Adjacent to the Presidential Palace are the ruins of the Templo Mayor, the religious center of the city of Tenochtitlan, where an insignificant indigenous group, so-called by one Mexican archeologist, settled on a previously uninhabited island in the middle of Lake Texcoco, becoming the center of the Mexica (often known as Aztec) empire for some centuries. Legend has it that the god Huitzilopochtli ordered the Mexica peoples to leave their ancestral home known as Aztlán in search of a new land: a lake with a small island where an eagle perched, devouring a serpent on top of a rock adorned with a cactus. (This vision is depicted in the image on Mexico’s flag.) The original temple was completely covered by a second temple, which was completely covered by a third… when the Spanish arrived in the 16th Century, they completely destroyed the outer eighth layer of the Temple; visible today are remnants of layers 2-7, with the first layer completely underground. The corresponding museum, which includes a scale layout of the island as it must have looked centuries ago, as well as a large number of artifacts, is outstanding.

The clash of cultures and religions is galvanized in the view across the Templo Mayor ruins to the towering steeples of the Catedral Metropolitana; great, ornate structures built in the name of and for the honor of God and gods, as well as saints and Mary and other figures. Walking through the cavernous Cathedral, almost gawking at the detail and elaborate fixtures and décor, while Mass was being celebrated by a small group of worshipers in a smaller chapel-area of the church was a surreal experience. Here, God and humanity, art and culture, decadence and desperation, wealth and poverty, have met for centuries and meet still today, even as this church literally sinks into filled-in land, which was once a lake, at the rate of centimeters each year.

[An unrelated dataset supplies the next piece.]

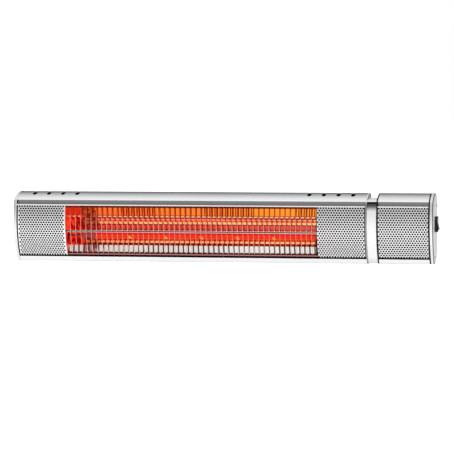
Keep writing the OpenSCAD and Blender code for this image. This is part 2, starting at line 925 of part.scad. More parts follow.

Friday night in Mexico City is Lucha Libre night—which may sound familiar to many, if only for the U.S.-produced “Nacho Libre.”—en vivo. While I’m far from a proponent of media violence and I vehemently reject WWF, Lucha Libre has become woven into Mexico City—as well as much of the rest of Mexico—lifestyle, and the D.F. experience wouldn’t have been complete without it. Lucha Libre is fought-performed by teams of three people wearing colorful masks in a large boxing-like ring. On our particular Friday night, groups like the Perros del mal (the Bad Dogs) sporting spiked Mohawks, squared off against teams whose champions were Águila (Red Eagle), blue-spandexed Combra, and El Sueño Americano (American Dream). The most bizarre character was a small person in a teal gorilla suit! The teams “fought” one another in choreographed acrobatics, with impressive gymnastic abilities impressing the crowds composed of students, adults, grandparents, young children, even an 8-month-old with her mother seated in front of us! I object to the stylized violence, the scantily clad women who announce the progression from one round to the next. It was really quite incredible to see such a huge group of people so riled up and engrossed in what has become as much of a national pastime as American Idol in the U.S.